# Hilfe fische rammen sich



## zephyrkalli (8. Aug. 2011)

Hallo,
seit heute morgen schwimmen meine Goldis und der __ Shubunkin hinter einem koi her und rammen ihn immer in die seite und den bauch? 
warum machen die das? was kann ich machen?
Ist das balzverhalten? 

Bitte Helft mir!

LG
Christoph


----------



## Knoblauchkröte (8. Aug. 2011)

*AW: Hilfe fische rammen sich*

Hi Christoph,

ja, das rammen hat was mit rammeln zu tun. Die geilen Goldfischkerle halten den Koi wohl für ein besonders großes laichreifes Weibchen ihrer Art

MfG Frank


----------



## zephyrkalli (8. Aug. 2011)

*AW: Hilfe fische rammen sich*

Macht es sinn das Weibchen aus dem teich zu nehmen? sie sieht schon ziemlich schlapp aus! 
und hat keine möglichkeit sich zu wehren!

Gruß
Christoph


----------



## Eva-Maria (8. Aug. 2011)

*AW: Hilfe fische rammen sich*

Hallo Christoph,
bei unseren Sarasa und __ Shubunkin beobachte ich das gleiche Verhalten... und habe schon so manches Mal gedacht, "armes Mädel".
Mittlerweile ist es schon zum dritten Mal in diesem Jahr passiert.
Das ist "Natur" und je weniger wir uns einmischen, desto besser kommen die Spezies damit zurecht.


----------



## zephyrkalli (8. Aug. 2011)

*AW: Hilfe fische rammen sich*

Habe die Koidame jetzt rausgenommen und in eine ruhigeres becken gestzt! denke sie wird mir eingehen, liegt bewegeungslos auf dem boden manchmal schwimmt sie noch ein kleines stück! an einigen stellen sieht es so aus als wenn sie verletzungen hätte!
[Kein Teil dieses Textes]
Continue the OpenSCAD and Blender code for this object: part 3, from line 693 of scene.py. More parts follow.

Denke ich werde die goldis und den __ shubunkin aus meinem teich verbannen! wäre dann der dritte Koi der eingeht! 

Gruß
Christoph


----------



## zephyrkalli (8. Aug. 2011)

*AW: Hilfe fische rammen sich*

das ist die kleine Dame!
:?


----------



## MonaNelly (8. Aug. 2011)

*AW: Hilfe fische rammen sich*



Eva-Maria schrieb:


> Das ist "Natur" und je weniger wir uns einmischen, desto besser kommen die Spezies damit zurecht.
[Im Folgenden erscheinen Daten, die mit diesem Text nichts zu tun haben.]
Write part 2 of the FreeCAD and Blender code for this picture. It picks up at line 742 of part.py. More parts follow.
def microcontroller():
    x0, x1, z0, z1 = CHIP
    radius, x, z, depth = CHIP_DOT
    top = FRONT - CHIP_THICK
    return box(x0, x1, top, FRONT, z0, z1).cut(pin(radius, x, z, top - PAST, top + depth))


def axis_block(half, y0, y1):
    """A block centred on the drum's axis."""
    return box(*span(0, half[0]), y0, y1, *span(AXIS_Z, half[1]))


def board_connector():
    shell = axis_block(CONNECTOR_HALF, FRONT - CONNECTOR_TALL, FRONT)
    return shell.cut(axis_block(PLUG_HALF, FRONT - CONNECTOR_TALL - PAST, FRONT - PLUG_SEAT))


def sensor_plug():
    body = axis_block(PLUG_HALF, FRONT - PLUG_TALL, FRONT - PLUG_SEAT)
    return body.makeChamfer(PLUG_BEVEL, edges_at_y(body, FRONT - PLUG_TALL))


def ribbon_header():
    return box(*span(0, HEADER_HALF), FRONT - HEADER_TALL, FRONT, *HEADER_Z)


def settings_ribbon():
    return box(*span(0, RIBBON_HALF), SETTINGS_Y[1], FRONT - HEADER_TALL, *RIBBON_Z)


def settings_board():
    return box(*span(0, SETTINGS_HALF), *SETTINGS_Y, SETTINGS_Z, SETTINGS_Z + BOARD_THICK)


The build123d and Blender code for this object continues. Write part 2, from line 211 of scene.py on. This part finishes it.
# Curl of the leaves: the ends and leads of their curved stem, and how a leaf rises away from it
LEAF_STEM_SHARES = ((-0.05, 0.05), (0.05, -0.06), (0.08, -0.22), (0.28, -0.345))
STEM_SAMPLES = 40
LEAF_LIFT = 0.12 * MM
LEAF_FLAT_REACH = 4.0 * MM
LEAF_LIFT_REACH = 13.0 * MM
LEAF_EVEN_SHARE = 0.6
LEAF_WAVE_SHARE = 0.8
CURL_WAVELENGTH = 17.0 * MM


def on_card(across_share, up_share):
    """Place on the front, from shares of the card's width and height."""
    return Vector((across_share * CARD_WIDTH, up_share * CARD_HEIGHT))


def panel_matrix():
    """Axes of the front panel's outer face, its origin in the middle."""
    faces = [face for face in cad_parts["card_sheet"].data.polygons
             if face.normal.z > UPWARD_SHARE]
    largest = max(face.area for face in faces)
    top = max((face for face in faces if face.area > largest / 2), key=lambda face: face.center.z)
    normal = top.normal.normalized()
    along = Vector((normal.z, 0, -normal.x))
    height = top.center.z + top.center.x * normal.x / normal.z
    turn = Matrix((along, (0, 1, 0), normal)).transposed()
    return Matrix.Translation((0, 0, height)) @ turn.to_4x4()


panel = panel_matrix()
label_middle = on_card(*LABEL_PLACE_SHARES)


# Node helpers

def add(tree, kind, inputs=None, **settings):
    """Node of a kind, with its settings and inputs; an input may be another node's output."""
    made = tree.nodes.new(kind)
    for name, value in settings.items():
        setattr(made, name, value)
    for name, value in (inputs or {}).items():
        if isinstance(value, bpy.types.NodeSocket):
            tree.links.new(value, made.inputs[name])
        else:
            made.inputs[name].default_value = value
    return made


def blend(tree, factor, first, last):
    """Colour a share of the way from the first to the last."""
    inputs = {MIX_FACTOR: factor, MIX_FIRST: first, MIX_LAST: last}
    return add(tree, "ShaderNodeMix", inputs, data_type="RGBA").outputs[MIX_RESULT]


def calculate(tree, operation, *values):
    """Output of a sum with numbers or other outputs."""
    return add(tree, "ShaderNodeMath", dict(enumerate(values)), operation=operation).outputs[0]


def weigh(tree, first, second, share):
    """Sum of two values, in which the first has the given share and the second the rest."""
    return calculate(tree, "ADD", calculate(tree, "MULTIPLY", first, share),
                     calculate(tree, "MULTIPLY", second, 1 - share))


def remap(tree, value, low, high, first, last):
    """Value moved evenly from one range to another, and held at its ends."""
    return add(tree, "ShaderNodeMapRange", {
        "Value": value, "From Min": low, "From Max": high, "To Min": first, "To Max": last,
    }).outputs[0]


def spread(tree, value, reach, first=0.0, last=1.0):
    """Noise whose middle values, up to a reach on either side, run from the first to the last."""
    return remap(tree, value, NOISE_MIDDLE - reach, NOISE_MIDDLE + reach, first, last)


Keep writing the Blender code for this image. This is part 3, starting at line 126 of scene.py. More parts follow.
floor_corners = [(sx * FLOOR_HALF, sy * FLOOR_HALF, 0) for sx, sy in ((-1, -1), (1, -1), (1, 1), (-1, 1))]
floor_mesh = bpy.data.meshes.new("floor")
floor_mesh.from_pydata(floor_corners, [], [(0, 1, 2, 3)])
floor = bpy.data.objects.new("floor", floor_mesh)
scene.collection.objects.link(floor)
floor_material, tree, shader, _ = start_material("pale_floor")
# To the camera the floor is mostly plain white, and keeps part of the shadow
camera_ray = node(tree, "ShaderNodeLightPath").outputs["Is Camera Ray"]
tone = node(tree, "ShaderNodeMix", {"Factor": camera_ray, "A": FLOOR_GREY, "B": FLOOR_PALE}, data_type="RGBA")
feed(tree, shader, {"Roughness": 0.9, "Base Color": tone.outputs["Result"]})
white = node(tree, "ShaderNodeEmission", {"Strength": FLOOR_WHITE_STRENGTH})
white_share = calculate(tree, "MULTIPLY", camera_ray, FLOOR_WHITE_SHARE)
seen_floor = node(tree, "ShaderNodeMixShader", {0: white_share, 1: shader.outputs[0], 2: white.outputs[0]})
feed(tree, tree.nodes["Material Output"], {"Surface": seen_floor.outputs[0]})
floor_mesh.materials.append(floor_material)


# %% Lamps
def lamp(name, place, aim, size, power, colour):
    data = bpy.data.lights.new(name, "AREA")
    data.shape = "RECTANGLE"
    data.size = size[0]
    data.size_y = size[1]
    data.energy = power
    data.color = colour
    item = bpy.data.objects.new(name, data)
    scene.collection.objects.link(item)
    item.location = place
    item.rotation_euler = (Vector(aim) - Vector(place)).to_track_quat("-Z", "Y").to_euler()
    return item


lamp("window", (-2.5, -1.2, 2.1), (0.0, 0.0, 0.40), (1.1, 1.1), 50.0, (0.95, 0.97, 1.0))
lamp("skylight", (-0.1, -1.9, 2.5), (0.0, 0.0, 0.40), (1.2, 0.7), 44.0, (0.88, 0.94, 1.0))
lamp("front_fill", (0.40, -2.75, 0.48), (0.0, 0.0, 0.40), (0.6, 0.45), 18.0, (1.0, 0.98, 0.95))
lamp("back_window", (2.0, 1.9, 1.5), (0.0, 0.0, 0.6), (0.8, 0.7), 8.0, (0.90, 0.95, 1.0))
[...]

naja, in der natur leben fische in großen gewässern und können sich aus dem weg gehen!?!


----------



## sanatee (8. Aug. 2011)

*AW: Hilfe fische rammen sich*

könnte es evtl auch sein, da der Fisch krank ist und die anderen das spüren und deshalb da drauf losgehen?


----------



## Zermalmer (8. Aug. 2011)

*AW: Hilfe fische rammen sich*



sanatee schrieb:


> könnte es evtl auch sein, da der Fisch krank ist und die anderen das spüren und deshalb da drauf losgehen?


Hallo Bianca,
Wenn es nicht grade eine Art ist, die das anders handhabt, dann ist es eher so, dass sich kranke Fische eher von selber separieren und (zumindest habe ich es bisher so erlebt) und meist auch in ruhe gelassen werden.
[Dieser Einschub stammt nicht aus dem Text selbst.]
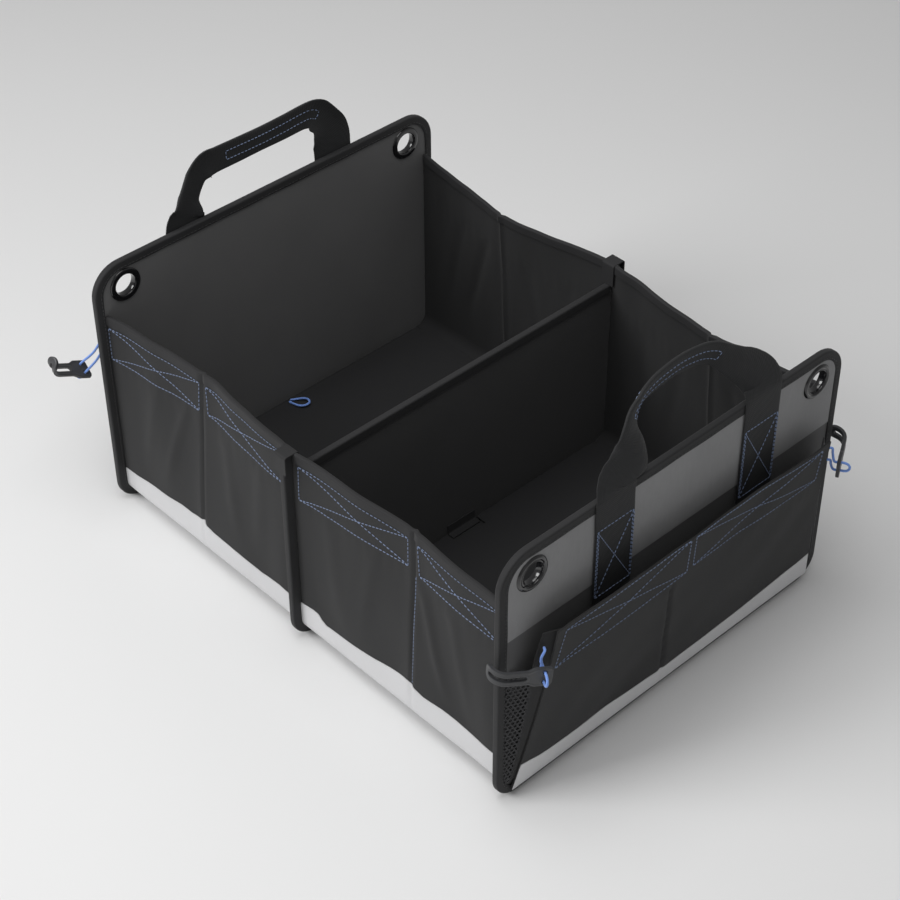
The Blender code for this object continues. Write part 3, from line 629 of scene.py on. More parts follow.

Auch wenn ich meine Goldis nach dem Laichspiel nicht untersucht habe, bisher haben es alle überlebt, auch wenn es halt mal ein paar Stunden pro Tag und mal 3 Tage hintereinander in den Morgenstunden angehalten hat.
Nachtrag:sehe grade, das ich grade was vermischt habe... deswegen der Trenner. 
@Christoph:
Und wenn ich das auf den Bildern richtig sehe, dann sind ja wohl nur ein paar Schuppen auf der Strecke geblieben, oder sehe ich das falsch?

Und wie alt und wie Groß ist die bedrängte Dame denn?


----------



## zephyrkalli (9. Aug. 2011)

*AW: Hilfe fische rammen sich*

Also sie ist ca. 13 cm lang und ich habe sie vor zwei monaten geholt! denke sie müsste so zwei jahre alt sein! 
Das Problem ist ja das das nicht nur ein oder zwei stunden so ging sondern den ganzen tag!
Dummerweise musste ich arbeiten und konnte so nicht schneller eingreifen als am nachmittag!
jetzt liegt sie auf der seite und der bereich hinter dem After ist stark rot!
Denke sie wird mir auch eingehen! 
Werde die goldi männchen und den __ shubunkin aus meinem teich verbannen! 

oder ich hole mehr weibchen damit sich das ganze mehr auf die masse verteilt!


----------



## Daniteich (12. Aug. 2011)

*AW: Hilfe fische rammen sich*

hallo zephyrkalli,

ich hatte bei mir das gleiche problem ... ich habe die goldfische verschenkt und jetzt nur noch 3 shubumkin/schleierschwänze im teich.
die sind anscheinend hartnäckiger als koi´s was das treiben angeht. habe auch ein weibchen so verloren .. die war fix und alle.
wobei ob dein fisch wirklich schon laichfähig ist ... 13cm und 2 jahre passen eigentlich nicht zusammen.. hast du den fisch schon solange bei dir ?? 

lg dani


----------



## zephyrkalli (14. Aug. 2011)

*AW: Hilfe fische rammen sich*

hatte den fisch erst seit juni! hat sich erledigt! war wohl zuviel für sie! schade


----------



## Zander35 (14. Aug. 2011)

*AW: Hilfe fische rammen sich*

Hallo,
ich habe bei mir im Teich auch laichreife Karpfen,Koi aber auch __ Giebel im Teich die sich kräftig vermehren....
(Habe diese Laichspiele schon oft beobachtet.) Doch ist es bei mir noch NIE vorkommen,dass durch\bei dem Laichakt einer eingegangen ist.


----------



## Inken (14. Aug. 2011)

*AW: Hilfe fische rammen sich*

Es tut mir sehr leid um dein Mädel.. 

Ich hatte auch vor Jahren einen ramponierten __ Goldfisch. Allerdings war sie damals die einzige Dame im Teich und daher stark frequentiert.. 

https://www.hobby-gartenteich.de/xf/threads/23356

Wenn die Herren jögsch sind, können sie ein Mädel bis zur Erschöpfung hetzen. Meine Kleine war damals auch völlig am Ende..


----------



## zephyrkalli (17. Aug. 2011)

*AW: Hilfe fische rammen sich*

Werde mir morgen nochmal ein Paar Kois Holen! und da werden dann ein Paar damen dabei sein! dann können die die männer Hetzen


----------